A British vicar whose daughter was killed in last year’s London suicide bombings has stepped down from her parish role, saying she cannot and does not want to forgive the killers.

The Rev. Julie Nicholson said she had taken the difficult decision after her 24-year-old daughter Jenny died in the July 7 bombing on the underground transport network.

She said she could not reconcile her faith with the feelings of hatred she has towards the killers.

“I rage that a human being could choose to take another human being’s life,” she told a regional BBC program. “I rage that someone should do this in the name of a God. I find that utterly offensive.

“Can I forgive them for what they did? No, I cannot. And I don’t wish to. I believe that there are some things in life which are unforgivable by the human spirit.”

Nicholson was the vicar at St Aidan church in Bristol, west England. The city’s bishop, Michael Hill told Reuters he fully understood her decision and praised her honesty.

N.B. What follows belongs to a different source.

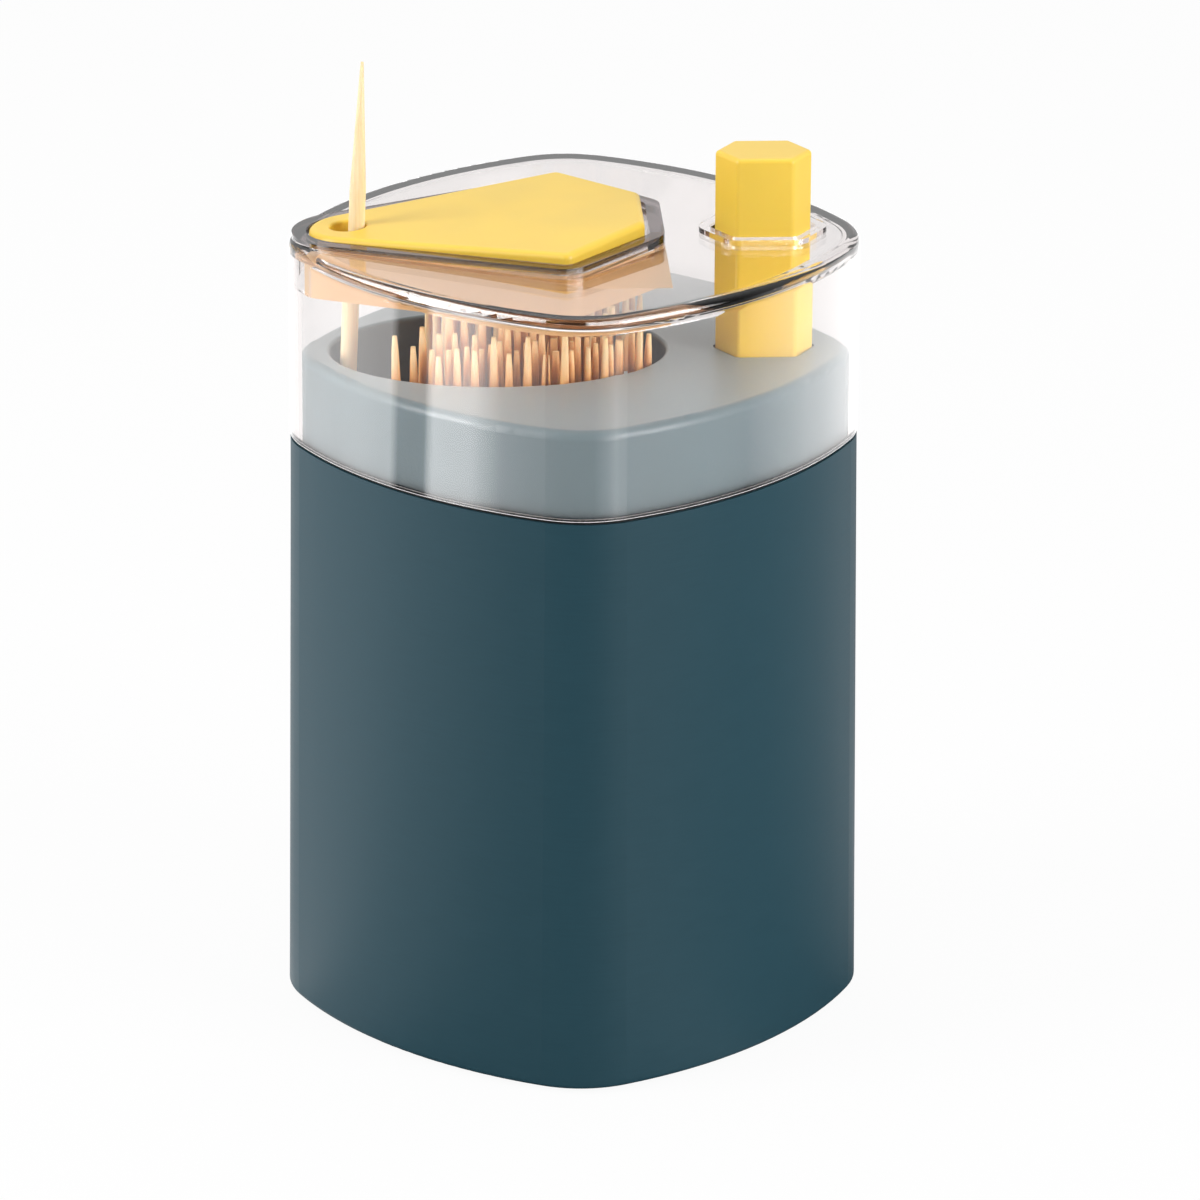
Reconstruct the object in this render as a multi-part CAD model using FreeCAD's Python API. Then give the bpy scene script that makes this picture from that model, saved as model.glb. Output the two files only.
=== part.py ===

“Julie hasn’t lost her faith and I would say that she hasn’t lost hope, but I would say that understandably she doesn’t want to be ... standing behind the altar and serving the Eucharist or preaching a sermon,” he said.

Instead, Nicholson will work with a community youth arts group, something that was previously important to her daughter.

“I think what she has done is find something which is at a level that she can deal with without surrendering her integrity on the one hand and without surrendering her priesthood on the other,” Hill said.

Compassionate leave
Hill, a close family friend, added that although Jesus Christ teaches followers to love their enemies, he also criticizes those who are hypocritical.

Nicholson’s daughter was travelling on a train to a new job when four Islamist suicide bombers blew themselves up, killing 52 innocent people. She was one of seven who died at a blast at Edgware Road underground station.

Nicholson and her husband Greg traveled to London in the wake of the attacks to search for their daughter but she was confirmed dead five days later.

Over 1,000 people attended her funeral in August last year.

The 52-year-old vicar, who has two other children, has been on compassionate leave from work ever since the attacks.

“It’s very difficult for me to stand behind an altar and celebrate the Eucharist Communion and lead people in words of peace and reconciliation and forgiveness when I feel very far from that myself,” she said.

“So for the time being, for the moment, that wound in me is having to heal.”

Nicholson was ordained a vicar in 2000.